Каждое утро я проношу гитару через западные ворота, никто не говорит мне ни слова. Рядом с воротами находится вышка с охранником, но сейчас слишком темно, чтобы он смог различить лицо, особенно под тем углом, под которым он видит проходящих. Охранник часто машет мне рукой, и на этом все. Возьми мою одежду, пальто, гитару и ключ от ворот, и все будет в порядке.
Когда он начал снимать носки, меня поразило, что он добровольно рискует всем, даже своей жизнью, ради меня. Я не мог позволить ему сделать это.
– Не раздевайся, – сказал я. – Твой план не сработает.
Но он пообещал, что все будет в порядке.
– Нет! – возразил я. – Не будет! Со мной, может быть, и будет, а с тобой нет. Это слишком опасно для тебя.
Карл улыбнулся и сказал, что будет утверждать, что я напал на него и взял его вещи. Затем он добавил, что даже если никто не поверит, то он уверен, что его отец не позволит, чтобы что-то случилось с ним.
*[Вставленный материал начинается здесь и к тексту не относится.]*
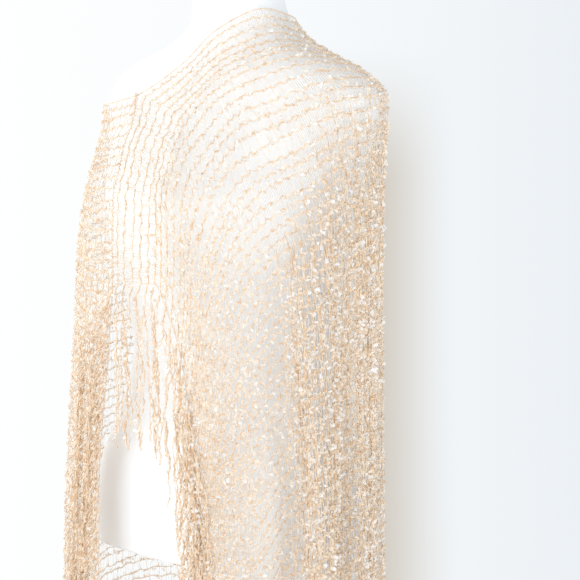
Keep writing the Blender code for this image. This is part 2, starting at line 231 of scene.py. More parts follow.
# A mix node's colours are its inputs 6 and 7 and its output 2
shaded = add_node(tree, "ShaderNodeMix", {0: shade, 6: tint, 7: linear(SHADOW)}, data_type="RGBA")
background = tree.nodes["Background"]
tree.links.new(shaded.outputs[2], background.inputs["Color"])
glow = mapped(tree, sideways, GLOW_SPAN, SURROUND_GLOW, 1.0)
above = mapped(tree, tall, OVERHEAD_SPAN, 1.0, OVERHEAD)
tree.links.new(product(tree, glow, above), background.inputs["Strength"])


def add_lamp(name, size, power, height, to_right, to_viewer, above):
    """A square soft lamp that looks at a height on the form from beside, before and above it."""
    middle = Vector((0.0, 0.0, height))
    lamp = bpy.data.objects.new(name, bpy.data.lights.new(name, "AREA"))
    lamp.data.size = size
    lamp.data.energy = power
    lamp.location = middle + rightward * to_right - forward * to_viewer + Vector((0.0, 0.0, above))
    lamp.rotation_euler = (middle - lamp.location).to_track_quat("-Z", "Y").to_euler()
    bpy.context.scene.collection.objects.link(lamp)


for lamp in LAMPS:
    add_lamp(*lamp)
bpy.context.scene.view_settings.view_transform = "Standard"


# Dress form: a hollow shell moulded in glass-fibre, without head, arms or legs, sprayed matt white.
# Its neck ends in a cap and its bottom is cut at a slant that rises to the front, edges softly rounded.
NECK_TOP = 1.450
LOFT_FOOT = 0.687
FORM_BOTTOM = 0.728
BOTTOM_RISE = 0.27
FORM_SIDES = 128
FORM_LEVELS = 118
FORM_EDGE = 0.004
MERGED = 0.0004
SHARP = math.radians(35)
SHADED_SHARP = math.radians(60)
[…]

Я сказал, что это такой шанс, который я не желаю использовать, тогда Карл вынул пистолет и сказал, что у меня нет выбора. Он был полон решимости спасти меня, нравится мне это или нет. Я не мог не заметить, что впервые пистолет не дрожал в его руке.
– На всякий случай, – сказал он.
Я поблагодарил его, так-то вот. С футляром в руках я доплелся через пустой двор до западных ворот, небрежно махнул охраннику на вышке рукой, вышел из Маутхаузена и ни разу не оглянулся назад.
Через полтора дня, пройдя местность с помощью карты и компаса, я сдался небольшой группе американцев, которые находились в дозоре. У меня отобрали все вещи и поместили в импровизированный карцер на территории лагеря. Через два дня они час везли меня куда-то на север, где располагался их главный командный центр. Они хотели убедиться, что я именно тот, за кого себя выдаю.
Утром следующего дня мне вернули гитару Карла.
Я пробыл в Маутхаузене около трех месяцев. За счет того, что половину этого времени Карл подкармливал меня по ночам, мое физическое состояние было не настолько плохое, как могло бы быть. Я был худой, но не до такой степени, чтобы считаться истощенным. В итоге мне дали возможность сделать выбор: уволиться из армии и вернуться в Штаты или быть зачисленным в их батальон и продолжить воевать, правда, в более скромном качестве, чем раньше. Я выбрал последнее. Мои новые командиры позволили мне не сильно напрягаться в течение нескольких недель, пока медики постепенно увеличивали мой рацион питания. После того, как я поправился на пятнадцать фунтов, меня признали годным для вождения автомобиля, что я и делал с большим удовольствием.
Меня назначили управлять транспортным грузовиком во время неспешных и продуманных переходов по сельской местности. Мы часто останавливались в небольших деревнях, чтобы установить временные командные пункты. Иногда мы оставались в одном месте в течение нескольких недель, а иногда через два или три дня переезжали на другое место. Гитара Карла почти всегда находилась со мной, даже тогда, когда я управлял грузовиком. Она прекрасно снимала стресс после очередной стычки со все более и более разваливающейся немецкой армией. Ребята из моего нового взвода тоже оценили, что под рукой есть гитара. У каждого была любимая песня из дома, и, немного потренировавшись, я уже мог им ее сыграть. Часто, когда кто-нибудь из наших ребят был ранен в бою, меня, бывало, вызывали в лазарет, чтобы я что-нибудь исполнил. Это напоминало им о доме, я полагаю, успокаивало и поднимало настроение. Один врач сказал, что, несмотря на то, что он мог остановить у них кровотечение, у хорошей музыки было больше шансов облегчить их боль.
Я не раз играл солдатам, которые умирали, лежа на госпитальных койках. Один молодой парень из Луизианы, чьи раны от многочисленных осколков сочились кровью, попросил меня сыграть любимую песню своей подруги, «Паромную серенаду» сестер Эндрюс.